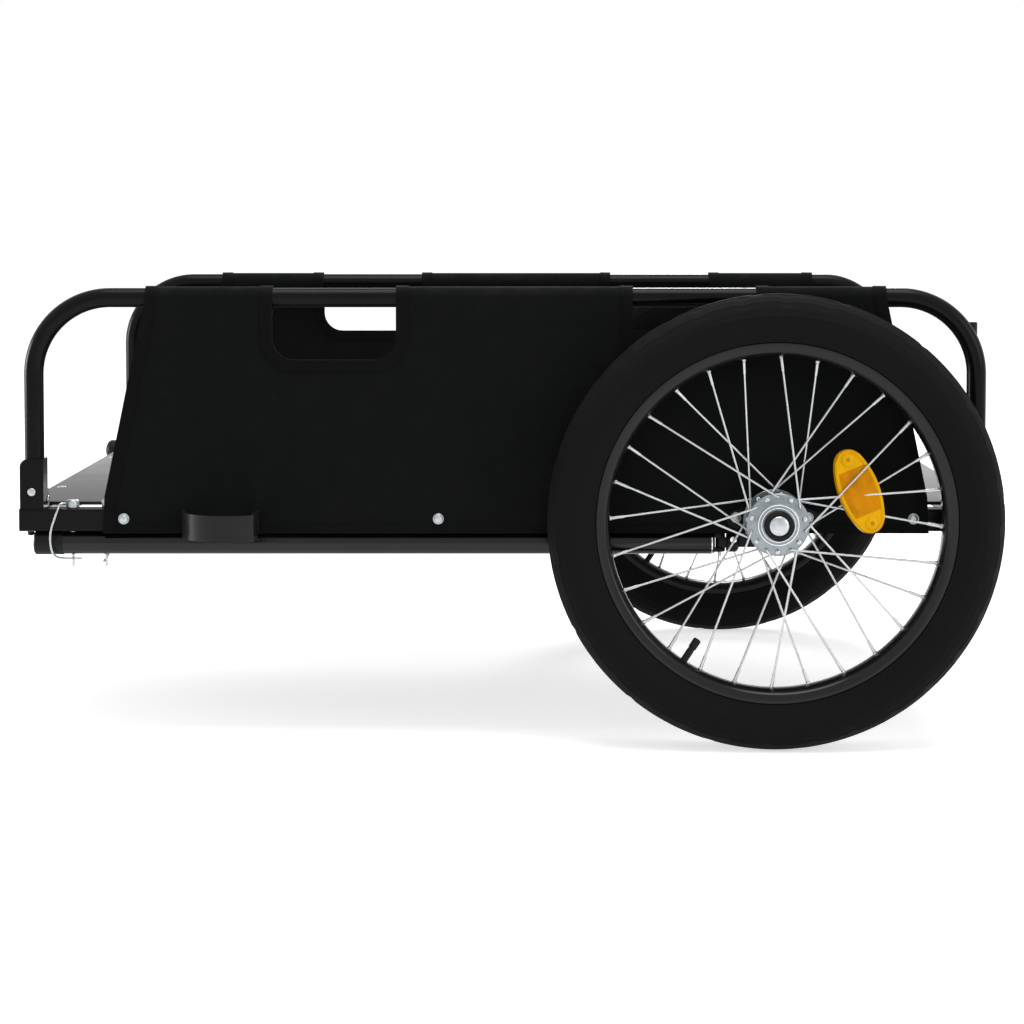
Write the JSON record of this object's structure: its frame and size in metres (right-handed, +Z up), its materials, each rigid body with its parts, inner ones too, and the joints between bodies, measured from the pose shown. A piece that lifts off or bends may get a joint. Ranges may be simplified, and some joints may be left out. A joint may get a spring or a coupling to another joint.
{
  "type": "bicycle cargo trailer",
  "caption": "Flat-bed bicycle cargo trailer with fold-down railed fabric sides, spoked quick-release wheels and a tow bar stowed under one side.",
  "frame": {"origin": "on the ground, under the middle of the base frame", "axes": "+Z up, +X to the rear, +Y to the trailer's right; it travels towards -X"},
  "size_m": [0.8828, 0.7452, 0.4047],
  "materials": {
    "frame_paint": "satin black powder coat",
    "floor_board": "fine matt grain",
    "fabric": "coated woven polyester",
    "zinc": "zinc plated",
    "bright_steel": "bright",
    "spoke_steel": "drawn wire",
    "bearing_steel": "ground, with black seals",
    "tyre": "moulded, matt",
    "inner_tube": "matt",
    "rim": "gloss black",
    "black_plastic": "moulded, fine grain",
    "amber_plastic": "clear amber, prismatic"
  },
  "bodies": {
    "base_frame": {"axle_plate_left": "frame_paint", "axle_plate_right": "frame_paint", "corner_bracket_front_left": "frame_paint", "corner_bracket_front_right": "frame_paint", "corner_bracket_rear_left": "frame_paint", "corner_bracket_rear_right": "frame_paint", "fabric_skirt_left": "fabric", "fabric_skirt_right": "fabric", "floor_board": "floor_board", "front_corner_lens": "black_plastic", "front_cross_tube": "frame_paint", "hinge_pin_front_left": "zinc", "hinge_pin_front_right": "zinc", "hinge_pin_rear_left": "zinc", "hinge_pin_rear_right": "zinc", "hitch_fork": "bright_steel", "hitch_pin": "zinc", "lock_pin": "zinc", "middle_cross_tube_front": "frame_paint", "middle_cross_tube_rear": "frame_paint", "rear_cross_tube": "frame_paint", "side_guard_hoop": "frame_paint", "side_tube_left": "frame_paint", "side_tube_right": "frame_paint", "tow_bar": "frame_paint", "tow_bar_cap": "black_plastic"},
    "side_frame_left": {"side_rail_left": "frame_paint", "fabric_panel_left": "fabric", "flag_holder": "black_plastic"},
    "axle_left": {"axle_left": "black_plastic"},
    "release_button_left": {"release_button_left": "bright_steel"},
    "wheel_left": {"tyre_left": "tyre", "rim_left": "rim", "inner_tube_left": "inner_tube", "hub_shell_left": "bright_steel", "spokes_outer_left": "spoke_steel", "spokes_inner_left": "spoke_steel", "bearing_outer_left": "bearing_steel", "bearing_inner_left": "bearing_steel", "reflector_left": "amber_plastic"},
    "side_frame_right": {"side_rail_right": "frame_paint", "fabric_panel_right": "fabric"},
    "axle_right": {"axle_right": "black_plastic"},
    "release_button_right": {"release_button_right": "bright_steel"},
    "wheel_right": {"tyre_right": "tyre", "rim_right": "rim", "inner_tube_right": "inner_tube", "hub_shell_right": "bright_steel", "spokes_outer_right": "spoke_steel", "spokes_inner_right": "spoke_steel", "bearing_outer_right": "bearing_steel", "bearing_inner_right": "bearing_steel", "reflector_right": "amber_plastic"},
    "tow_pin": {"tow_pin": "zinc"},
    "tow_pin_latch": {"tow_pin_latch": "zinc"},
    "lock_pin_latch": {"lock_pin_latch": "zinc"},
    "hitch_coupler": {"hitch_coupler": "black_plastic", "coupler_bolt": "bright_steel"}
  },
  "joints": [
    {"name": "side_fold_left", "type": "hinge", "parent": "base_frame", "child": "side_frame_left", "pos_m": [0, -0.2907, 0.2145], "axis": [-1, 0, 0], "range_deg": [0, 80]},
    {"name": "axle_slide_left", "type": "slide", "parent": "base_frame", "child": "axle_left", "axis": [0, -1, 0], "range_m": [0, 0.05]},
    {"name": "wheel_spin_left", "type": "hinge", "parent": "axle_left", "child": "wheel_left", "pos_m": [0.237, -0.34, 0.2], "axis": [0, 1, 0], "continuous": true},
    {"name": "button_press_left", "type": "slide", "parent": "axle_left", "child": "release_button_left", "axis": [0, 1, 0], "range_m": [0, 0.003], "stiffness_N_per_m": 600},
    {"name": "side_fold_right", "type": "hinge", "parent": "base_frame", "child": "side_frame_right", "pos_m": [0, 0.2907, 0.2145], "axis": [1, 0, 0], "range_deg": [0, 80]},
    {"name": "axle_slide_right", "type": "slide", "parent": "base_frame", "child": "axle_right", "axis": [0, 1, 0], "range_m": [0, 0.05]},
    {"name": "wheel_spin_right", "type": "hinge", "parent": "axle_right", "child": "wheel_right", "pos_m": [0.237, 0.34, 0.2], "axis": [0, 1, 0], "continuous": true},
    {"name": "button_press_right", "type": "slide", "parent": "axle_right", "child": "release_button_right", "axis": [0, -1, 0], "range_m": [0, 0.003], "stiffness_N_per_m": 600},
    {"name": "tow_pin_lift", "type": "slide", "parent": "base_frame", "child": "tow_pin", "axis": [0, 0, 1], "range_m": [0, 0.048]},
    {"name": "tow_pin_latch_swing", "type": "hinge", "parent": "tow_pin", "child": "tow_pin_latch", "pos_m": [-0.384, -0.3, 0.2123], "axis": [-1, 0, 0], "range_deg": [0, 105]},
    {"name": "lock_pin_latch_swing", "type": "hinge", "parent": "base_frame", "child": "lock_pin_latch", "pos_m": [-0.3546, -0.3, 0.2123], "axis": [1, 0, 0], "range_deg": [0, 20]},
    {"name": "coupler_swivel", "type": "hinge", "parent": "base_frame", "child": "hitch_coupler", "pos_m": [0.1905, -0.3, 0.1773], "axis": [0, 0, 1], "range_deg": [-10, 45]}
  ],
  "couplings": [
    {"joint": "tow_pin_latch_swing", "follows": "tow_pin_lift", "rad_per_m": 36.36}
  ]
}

+++++

Nothing should be left out: repeat all of the data exactly.

## Response for this exercise
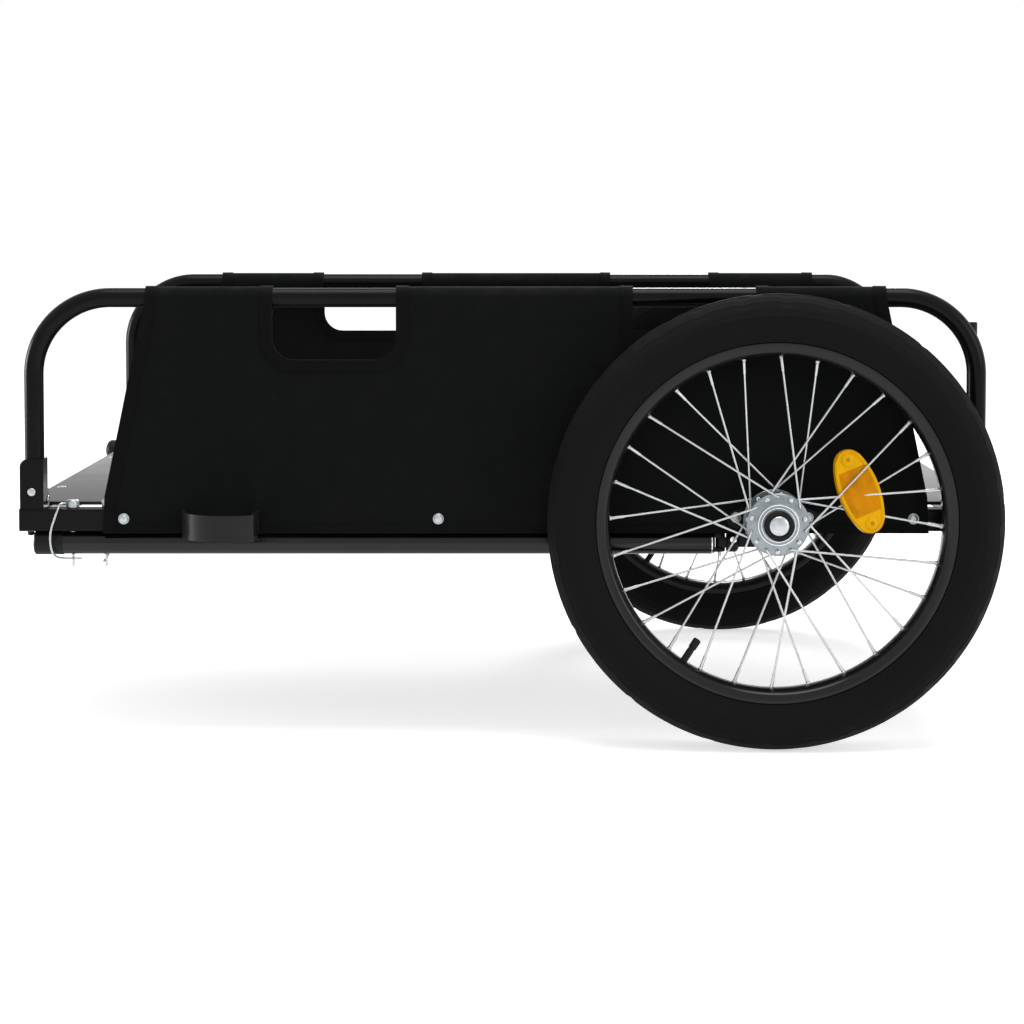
Write the JSON record of this object's structure: its frame and size in metres (right-handed, +Z up), its materials, each rigid body with its parts, inner ones too, and the joints between bodies, measured from the pose shown. A piece that lifts off or bends may get a joint. Ranges may be simplified, and some joints may be left out. A joint may get a spring or a coupling to another joint.
{
  "type": "bicycle cargo trailer",
  "caption": "Flat-bed bicycle cargo trailer with fold-down railed fabric sides, spoked quick-release wheels and a tow bar stowed under one side.",
  "frame": {"origin": "on the ground, under the middle of the base frame", "axes": "+Z up, +X to the rear, +Y to the trailer's right; it travels towards -X"},
  "size_m": [0.8828, 0.7452, 0.4047],
  "materials": {
    "frame_paint": "satin black powder coat",
    "floor_board": "fine matt grain",
    "fabric": "coated woven polyester",
    "zinc": "zinc plated",
    "bright_steel": "bright",
    "spoke_steel": "drawn wire",
    "bearing_steel": "ground, with black seals",
    "tyre": "moulded, matt",
    "inner_tube": "matt",
    "rim": "gloss black",
    "black_plastic": "moulded, fine grain",
    "amber_plastic": "clear amber, prismatic"
  },
  "bodies": {
    "base_frame": {"axle_plate_left": "frame_paint", "axle_plate_right": "frame_paint", "corner_bracket_front_left": "frame_paint", "corner_bracket_front_right": "frame_paint", "corner_bracket_rear_left": "frame_paint", "corner_bracket_rear_right": "frame_paint", "fabric_skirt_left": "fabric", "fabric_skirt_right": "fabric", "floor_board": "floor_board", "front_corner_lens": "black_plastic", "front_cross_tube": "frame_paint", "hinge_pin_front_left": "zinc", "hinge_pin_front_right": "zinc", "hinge_pin_rear_left": "zinc", "hinge_pin_rear_right": "zinc", "hitch_fork": "bright_steel", "hitch_pin": "zinc", "lock_pin": "zinc", "middle_cross_tube_front": "frame_paint", "middle_cross_tube_rear": "frame_paint", "rear_cross_tube": "frame_paint", "side_guard_hoop": "frame_paint", "side_tube_left": "frame_paint", "side_tube_right": "frame_paint", "tow_bar": "frame_paint", "tow_bar_cap": "black_plastic"},
    "side_frame_left": {"side_rail_left": "frame_paint", "fabric_panel_left": "fabric", "flag_holder": "black_plastic"},
    "axle_left": {"axle_left": "black_plastic"},
    "release_button_left": {"release_button_left": "bright_steel"},
    "wheel_left": {"tyre_left": "tyre", "rim_left": "rim", "inner_tube_left": "inner_tube", "hub_shell_left": "bright_steel", "spokes_outer_left": "spoke_steel", "spokes_inner_left": "spoke_steel", "bearing_outer_left": "bearing_steel", "bearing_inner_left": "bearing_steel", "reflector_left": "amber_plastic"},
    "side_frame_right": {"side_rail_right": "frame_paint", "fabric_panel_right": "fabric"},
    "axle_right": {"axle_right": "black_plastic"},
    "release_button_right": {"release_button_right": "bright_steel"},
    "wheel_right": {"tyre_right": "tyre", "rim_right": "rim", "inner_tube_right": "inner_tube", "hub_shell_right": "bright_steel", "spokes_outer_right": "spoke_steel", "spokes_inner_right": "spoke_steel", "bearing_outer_right": "bearing_steel", "bearing_inner_right": "bearing_steel", "reflector_right": "amber_plastic"},
    "tow_pin": {"tow_pin": "zinc"},
    "tow_pin_latch": {"tow_pin_latch": "zinc"},
    "lock_pin_latch": {"lock_pin_latch": "zinc"},
    "hitch_coupler": {"hitch_coupler": "black_plastic", "coupler_bolt": "bright_steel"}
  },
  "joints": [
    {"name": "side_fold_left", "type": "hinge", "parent": "base_frame", "child": "side_frame_left", "pos_m": [0, -0.2907, 0.2145], "axis": [-1, 0, 0], "range_deg": [0, 80]},
    {"name": "axle_slide_left", "type": "slide", "parent": "base_frame", "child": "axle_left", "axis": [0, -1, 0], "range_m": [0, 0.05]},
    {"name": "wheel_spin_left", "type": "hinge", "parent": "axle_left", "child": "wheel_left", "pos_m": [0.237, -0.34, 0.2], "axis": [0, 1, 0], "continuous": true},
    {"name": "button_press_left", "type": "slide", "parent": "axle_left", "child": "release_button_left", "axis": [0, 1, 0], "range_m": [0, 0.003], "stiffness_N_per_m": 600},
    {"name": "side_fold_right", "type": "hinge", "parent": "base_frame", "child": "side_frame_right", "pos_m": [0, 0.2907, 0.2145], "axis": [1, 0, 0], "range_deg": [0, 80]},
    {"name": "axle_slide_right", "type": "slide", "parent": "base_frame", "child": "axle_right", "axis": [0, 1, 0], "range_m": [0, 0.05]},
    {"name": "wheel_spin_right", "type": "hinge", "parent": "axle_right", "child": "wheel_right", "pos_m": [0.237, 0.34, 0.2], "axis": [0, 1, 0], "continuous": true},
    {"name": "button_press_right", "type": "slide", "parent": "axle_right", "child": "release_button_right", "axis": [0, -1, 0], "range_m": [0, 0.003], "stiffness_N_per_m": 600},
    {"name": "tow_pin_lift", "type": "slide", "parent": "base_frame", "child": "tow_pin", "axis": [0, 0, 1], "range_m": [0, 0.048]},
    {"name": "tow_pin_latch_swing", "type": "hinge", "parent": "tow_pin", "child": "tow_pin_latch", "pos_m": [-0.384, -0.3, 0.2123], "axis": [-1, 0, 0], "range_deg": [0, 105]},
    {"name": "lock_pin_latch_swing", "type": "hinge", "parent": "base_frame", "child": "lock_pin_latch", "pos_m": [-0.3546, -0.3, 0.2123], "axis": [1, 0, 0], "range_deg": [0, 20]},
    {"name": "coupler_swivel", "type": "hinge", "parent": "base_frame", "child": "hitch_coupler", "pos_m": [0.1905, -0.3, 0.1773], "axis": [0, 0, 1], "range_deg": [-10, 45]}
  ],
  "couplings": [
    {"joint": "tow_pin_latch_swing", "follows": "tow_pin_lift", "rad_per_m": 36.36}
  ]
}